SOURCE RECORDS:

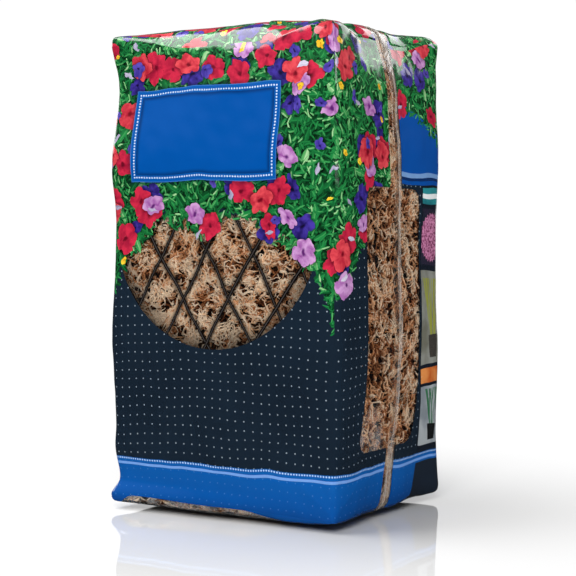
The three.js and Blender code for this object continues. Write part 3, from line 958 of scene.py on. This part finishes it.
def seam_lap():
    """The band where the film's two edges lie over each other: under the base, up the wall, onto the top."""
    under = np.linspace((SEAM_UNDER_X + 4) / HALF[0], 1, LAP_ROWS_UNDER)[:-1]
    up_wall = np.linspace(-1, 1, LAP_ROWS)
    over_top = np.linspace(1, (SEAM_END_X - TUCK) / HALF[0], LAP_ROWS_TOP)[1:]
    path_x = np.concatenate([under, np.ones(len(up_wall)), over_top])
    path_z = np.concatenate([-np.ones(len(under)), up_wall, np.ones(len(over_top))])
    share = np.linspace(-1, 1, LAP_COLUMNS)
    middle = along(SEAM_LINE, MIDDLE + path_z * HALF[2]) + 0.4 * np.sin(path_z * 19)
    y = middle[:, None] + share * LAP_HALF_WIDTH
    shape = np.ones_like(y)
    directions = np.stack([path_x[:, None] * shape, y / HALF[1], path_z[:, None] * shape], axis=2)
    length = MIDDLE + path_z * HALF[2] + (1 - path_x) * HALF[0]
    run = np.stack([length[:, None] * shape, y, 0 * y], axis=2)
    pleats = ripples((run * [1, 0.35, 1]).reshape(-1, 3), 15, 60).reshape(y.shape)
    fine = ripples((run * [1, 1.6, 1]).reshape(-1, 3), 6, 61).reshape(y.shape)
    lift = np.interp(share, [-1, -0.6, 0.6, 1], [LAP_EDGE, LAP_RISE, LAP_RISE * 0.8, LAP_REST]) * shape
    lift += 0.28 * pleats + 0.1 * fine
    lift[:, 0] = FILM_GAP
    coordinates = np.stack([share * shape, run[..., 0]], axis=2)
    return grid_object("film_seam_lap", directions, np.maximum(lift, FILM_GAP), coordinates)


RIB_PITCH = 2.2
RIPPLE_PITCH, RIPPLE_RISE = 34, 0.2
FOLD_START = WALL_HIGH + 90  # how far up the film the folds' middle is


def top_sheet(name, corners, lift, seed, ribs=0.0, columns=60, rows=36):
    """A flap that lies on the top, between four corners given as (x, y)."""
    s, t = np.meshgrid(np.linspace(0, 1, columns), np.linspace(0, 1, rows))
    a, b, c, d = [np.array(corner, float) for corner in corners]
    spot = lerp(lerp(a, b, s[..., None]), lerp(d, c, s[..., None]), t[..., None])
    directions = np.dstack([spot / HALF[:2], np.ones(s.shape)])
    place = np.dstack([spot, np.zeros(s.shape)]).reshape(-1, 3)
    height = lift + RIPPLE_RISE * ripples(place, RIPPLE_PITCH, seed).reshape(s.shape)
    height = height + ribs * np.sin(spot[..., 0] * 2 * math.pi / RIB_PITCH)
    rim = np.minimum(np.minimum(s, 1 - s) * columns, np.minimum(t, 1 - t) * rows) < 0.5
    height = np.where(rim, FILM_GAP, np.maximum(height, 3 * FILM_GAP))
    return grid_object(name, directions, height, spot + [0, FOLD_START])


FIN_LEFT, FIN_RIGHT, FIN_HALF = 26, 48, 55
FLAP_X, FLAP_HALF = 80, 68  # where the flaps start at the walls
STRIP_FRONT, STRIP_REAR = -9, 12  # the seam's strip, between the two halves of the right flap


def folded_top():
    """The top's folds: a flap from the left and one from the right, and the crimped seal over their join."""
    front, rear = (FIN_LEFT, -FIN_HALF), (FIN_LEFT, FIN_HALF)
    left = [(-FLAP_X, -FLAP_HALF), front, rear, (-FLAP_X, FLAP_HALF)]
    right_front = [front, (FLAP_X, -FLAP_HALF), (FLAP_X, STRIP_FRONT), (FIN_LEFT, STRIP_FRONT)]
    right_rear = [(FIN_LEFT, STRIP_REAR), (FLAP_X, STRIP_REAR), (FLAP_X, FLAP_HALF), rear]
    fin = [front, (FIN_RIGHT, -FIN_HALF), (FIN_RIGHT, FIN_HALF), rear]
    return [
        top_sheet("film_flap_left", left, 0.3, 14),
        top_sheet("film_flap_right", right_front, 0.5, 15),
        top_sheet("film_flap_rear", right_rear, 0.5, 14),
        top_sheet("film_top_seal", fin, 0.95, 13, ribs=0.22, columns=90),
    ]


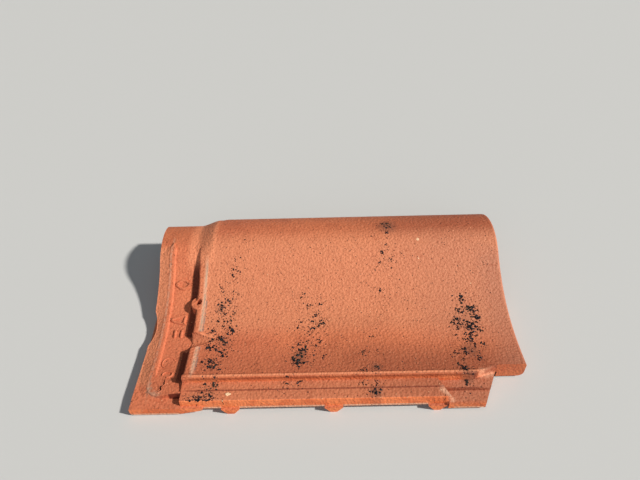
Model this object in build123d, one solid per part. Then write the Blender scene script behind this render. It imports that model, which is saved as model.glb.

YOUR INSTRUCTIONS: Repeat the material above in full, keeping every word.

SOLUTION:
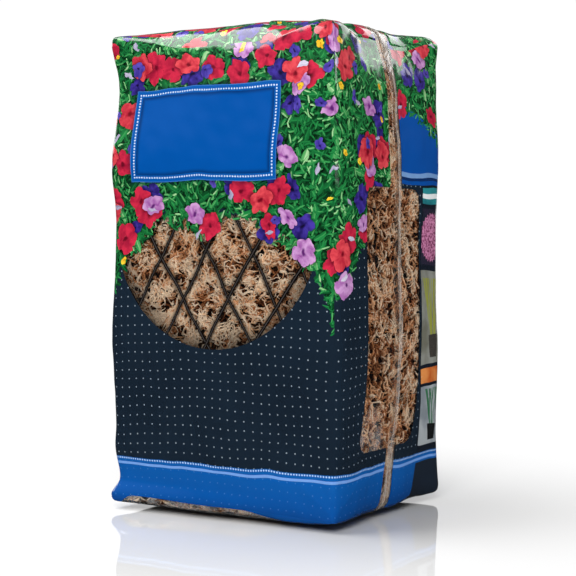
The three.js and Blender code for this object continues. Write part 3, from line 958 of scene.py on. This part finishes it.
def seam_lap():
    """The band where the film's two edges lie over each other: under the base, up the wall, onto the top."""
    under = np.linspace((SEAM_UNDER_X + 4) / HALF[0], 1, LAP_ROWS_UNDER)[:-1]
    up_wall = np.linspace(-1, 1, LAP_ROWS)
    over_top = np.linspace(1, (SEAM_END_X - TUCK) / HALF[0], LAP_ROWS_TOP)[1:]
    path_x = np.concatenate([under, np.ones(len(up_wall)), over_top])
    path_z = np.concatenate([-np.ones(len(under)), up_wall, np.ones(len(over_top))])
    share = np.linspace(-1, 1, LAP_COLUMNS)
    middle = along(SEAM_LINE, MIDDLE + path_z * HALF[2]) + 0.4 * np.sin(path_z * 19)
    y = middle[:, None] + share * LAP_HALF_WIDTH
    shape = np.ones_like(y)
    directions = np.stack([path_x[:, None] * shape, y / HALF[1], path_z[:, None] * shape], axis=2)
    length = MIDDLE + path_z * HALF[2] + (1 - path_x) * HALF[0]
    run = np.stack([length[:, None] * shape, y, 0 * y], axis=2)
    pleats = ripples((run * [1, 0.35, 1]).reshape(-1, 3), 15, 60).reshape(y.shape)
    fine = ripples((run * [1, 1.6, 1]).reshape(-1, 3), 6, 61).reshape(y.shape)
    lift = np.interp(share, [-1, -0.6, 0.6, 1], [LAP_EDGE, LAP_RISE, LAP_RISE * 0.8, LAP_REST]) * shape
    lift += 0.28 * pleats + 0.1 * fine
    lift[:, 0] = FILM_GAP
    coordinates = np.stack([share * shape, run[..., 0]], axis=2)
    return grid_object("film_seam_lap", directions, np.maximum(lift, FILM_GAP), coordinates)


RIB_PITCH = 2.2
RIPPLE_PITCH, RIPPLE_RISE = 34, 0.2
FOLD_START = WALL_HIGH + 90  # how far up the film the folds' middle is


def top_sheet(name, corners, lift, seed, ribs=0.0, columns=60, rows=36):
    """A flap that lies on the top, between four corners given as (x, y)."""
    s, t = np.meshgrid(np.linspace(0, 1, columns), np.linspace(0, 1, rows))
    a, b, c, d = [np.array(corner, float) for corner in corners]
    spot = lerp(lerp(a, b, s[..., None]), lerp(d, c, s[..., None]), t[..., None])
    directions = np.dstack([spot / HALF[:2], np.ones(s.shape)])
    place = np.dstack([spot, np.zeros(s.shape)]).reshape(-1, 3)
    height = lift + RIPPLE_RISE * ripples(place, RIPPLE_PITCH, seed).reshape(s.shape)
    height = height + ribs * np.sin(spot[..., 0] * 2 * math.pi / RIB_PITCH)
    rim = np.minimum(np.minimum(s, 1 - s) * columns, np.minimum(t, 1 - t) * rows) < 0.5
    height = np.where(rim, FILM_GAP, np.maximum(height, 3 * FILM_GAP))
    return grid_object(name, directions, height, spot + [0, FOLD_START])


FIN_LEFT, FIN_RIGHT, FIN_HALF = 26, 48, 55
FLAP_X, FLAP_HALF = 80, 68  # where the flaps start at the walls
STRIP_FRONT, STRIP_REAR = -9, 12  # the seam's strip, between the two halves of the right flap


def folded_top():
    """The top's folds: a flap from the left and one from the right, and the crimped seal over their join."""
    front, rear = (FIN_LEFT, -FIN_HALF), (FIN_LEFT, FIN_HALF)
    left = [(-FLAP_X, -FLAP_HALF), front, rear, (-FLAP_X, FLAP_HALF)]
    right_front = [front, (FLAP_X, -FLAP_HALF), (FLAP_X, STRIP_FRONT), (FIN_LEFT, STRIP_FRONT)]
    right_rear = [(FIN_LEFT, STRIP_REAR), (FLAP_X, STRIP_REAR), (FLAP_X, FLAP_HALF), rear]
    fin = [front, (FIN_RIGHT, -FIN_HALF), (FIN_RIGHT, FIN_HALF), rear]
    return [
        top_sheet("film_flap_left", left, 0.3, 14),
        top_sheet("film_flap_right", right_front, 0.5, 15),
        top_sheet("film_flap_rear", right_rear, 0.5, 14),
        top_sheet("film_top_seal", fin, 0.95, 13, ribs=0.22, columns=90),
    ]


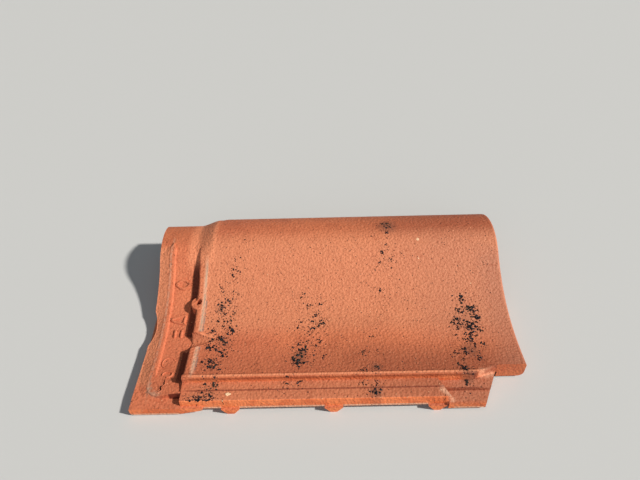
Model this object in build123d, one solid per part. Then write the Blender scene script behind this render. It imports that model, which is saved as model.glb.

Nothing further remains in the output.